Tout semble faux au départ : le chef de l’Etat se donne le pouvoir constitutionnel de nommer 30 membres sur les 70 que comptera la chambre. Le jeu est déséquilibré ; il n’est pas démocratique ! Néanmoins, on prête à Paul Biya de s’être octroyé ces 30 places pour deux raisons. La première : au cas où son parti raflerait tous les sièges, lui se ferait alors la générosité de distribuer ses nommés aux amis de la mouvance présidentielle. La deuxième raison : au cas où le chef de l’Etat constaterait que parmi les membres élus il y a trop du «tout venant», il corrigerait le vote des conseillers municipaux en y injectant de la bonne «qualité» afin de ne pas inférioriser la seconde chambre face à l’Assemblée nationale.

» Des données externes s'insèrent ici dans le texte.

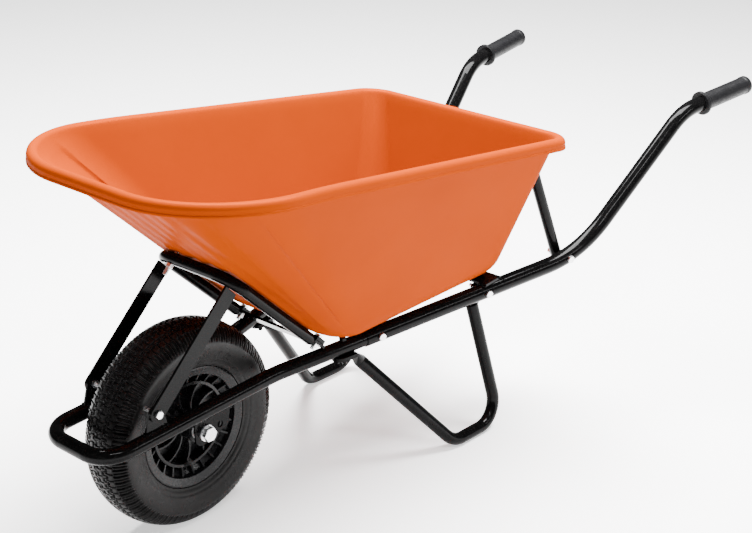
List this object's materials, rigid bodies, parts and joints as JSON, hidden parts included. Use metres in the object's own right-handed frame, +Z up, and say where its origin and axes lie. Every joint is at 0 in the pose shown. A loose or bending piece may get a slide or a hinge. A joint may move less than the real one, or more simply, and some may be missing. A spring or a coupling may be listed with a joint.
{
  "type": "wheelbarrow",
  "caption": "Single-wheel barrow with a deep plastic tray on a bent tube frame, looped legs, rubber grips and a ribbed pneumatic wheel.",
  "frame": {"origin": "on the ground under the middle of the overall box", "axes": "+X from the wheel to the handles, +Y to the barrow's right, +Z up"},
  "size_m": [1.5874, 0.647, 0.6819],
  "materials": {
    "tray_plastic": "satin",
    "frame_paint": "gloss",
    "grip_rubber": "matte",
    "tyre_rubber": "matte",
    "rim_plastic": "satin",
    "tube_rubber": "matte",
    "cap_plastic": "satin",
    "bearing_steel": "satin",
    "zinc": "bright"
  },
  "bodies": {
    "frame": {"front_loop": "frame_paint", "left_handle": "frame_paint", "right_handle": "frame_paint", "left_grip": "grip_rubber", "right_grip": "grip_rubber", "left_leg": "frame_paint", "right_leg": "frame_paint", "front_hoop": "frame_paint", "left_strap": "frame_paint", "right_strap": "frame_paint", "left_strap_tab": "frame_paint", "right_strap_tab": "frame_paint", "left_axle_plate": "frame_paint", "right_axle_plate": "frame_paint", "front_cross_bar": "frame_paint", "rear_cross_plate": "frame_paint", "left_stay": "frame_paint", "right_stay": "frame_paint", "tray": "tray_plastic", "sleeve_bolts": "zinc", "sleeve_nuts": "zinc", "leg_bolts": "frame_paint", "leg_nuts": "frame_paint", "rear_joint_bolts": "zinc", "rear_joint_nuts": "zinc", "stay_foot_bolts": "zinc", "stay_foot_nuts": "zinc", "stay_top_bolts": "zinc", "stay_top_nuts": "zinc", "strap_bolts": "zinc", "strap_nuts": "zinc", "hoop_end_bolts": "zinc", "hoop_end_nuts": "zinc", "hoop_tray_bolt": "zinc", "hoop_tray_nut": "zinc", "floor_bolts": "zinc", "floor_nuts": "frame_paint", "axle_bolt": "zinc", "axle_nut": "zinc", "axle_washers": "zinc", "left_spacer": "zinc", "right_spacer": "zinc", "bearing_spacer": "zinc", "left_inner_race": "bearing_steel", "right_inner_race": "bearing_steel"},
    "wheel": {"left_outer_race": "bearing_steel", "right_outer_race": "bearing_steel", "left_balls": "bearing_steel", "right_balls": "bearing_steel", "rim": "rim_plastic", "tyre": "tyre_rubber", "inner_tube": "tube_rubber", "valve_stem": "tube_rubber", "valve_cap": "cap_plastic"}
  },
  "joints": [
    {"name": "wheel_spin", "type": "hinge", "parent": "frame", "child": "wheel", "pos_m": [-0.55045, 0, 0.19], "axis": [0, 1, 0], "continuous": true}
  ]
}
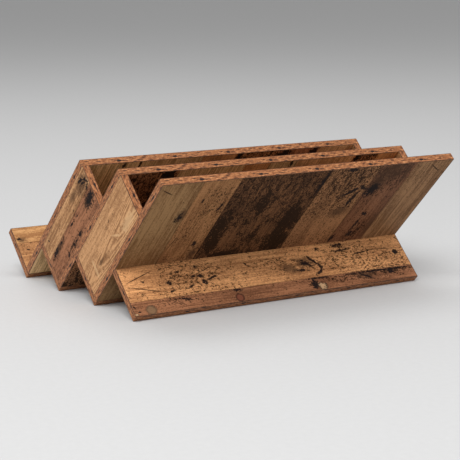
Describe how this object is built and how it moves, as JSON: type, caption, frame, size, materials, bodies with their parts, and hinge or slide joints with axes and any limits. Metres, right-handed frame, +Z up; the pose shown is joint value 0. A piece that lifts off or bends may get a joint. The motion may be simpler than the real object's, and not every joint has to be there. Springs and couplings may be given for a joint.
{
  "type": "magazine rack",
  "caption": "Low zigzag magazine rack: long boards leaning forward with short boards at right angles, forming two closed-ended slanting pockets, an open rear trough and a front ledge.",
  "frame": {"origin": "centre of the bounding box on the ground, z = 0 at the four edges the rack stands on", "axes": "+X along the long boards, -Y to the front (the side the boards lean towards), +Z up"},
  "size_m": [0.66, 0.6484, 0.2737],
  "materials": {
    "board_print": "matt melamine print of old reclaimed planks",
    "edge_band": "matt printed edge band, orange-brown",
    "dowel": "plain beech",
    "screw": "zinc-plated countersunk wood screws"
  },
  "bodies": {
    "root": {"leaf_rear": "board_print", "leaf_middle": "board_print", "leaf_front": "board_print", "lip_rear": "board_print", "floor_rear": "board_print", "floor_front": "board_print", "foot_front": "board_print", "end_rear_left": "board_print", "end_rear_right": "board_print", "end_front_left": "board_print", "end_front_right": "board_print", "leaf_rear_bands": "edge_band", "leaf_middle_bands": "edge_band", "leaf_front_bands": "edge_band", "lip_rear_bands": "edge_band", "floor_rear_bands": "edge_band", "floor_front_bands": "edge_band", "foot_front_bands": "edge_band", "end_rear_left_band": "edge_band", "end_rear_right_band": "edge_band", "end_front_left_band": "edge_band", "end_front_right_band": "edge_band", "shelf_dowels_rear": "dowel", "shelf_dowels_middle": "dowel", "shelf_dowels_front": "dowel", "end_rear_left_dowels": "dowel", "end_rear_right_dowels": "dowel", "end_front_left_dowels": "dowel", "end_front_right_dowels": "dowel", "corner_screws_rear": "screw", "corner_screws_middle": "screw", "corner_screws_front": "screw", "shelf_screws_rear": "screw", "shelf_screws_middle": "screw", "shelf_screws_front": "screw"}
  },
  "joints": []
}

Quoi qu’il en soit, le prochain sénat va rejoindre les assemblées au sein desquelles on nomme les membres, à l’instar du Conseil économique social, cet autre «machin» budgétivore et totalement inopérant. Lorsqu’il est arrivé au pouvoir en avril dernier au Sénégal, Macky Sall a inscrit le sénat de son pays parmi les assemblées dont il ne voyait pas la nécessaire utilité dans l’espace démocratique du Sénégal. Cette promesse électorale sera tenue. Pourtant, le Sénégal n’est pas en Afrique le pays qu’on soupçonnerait de déficit démocratique, au contraire ! On ne le fera certainement pas au Cameroun, mais pourra t-on tout au moins rassurer les Camerounais que le sénat attendu ne sera pas une seconde chambre d’enregistrement? Difficile à jurer.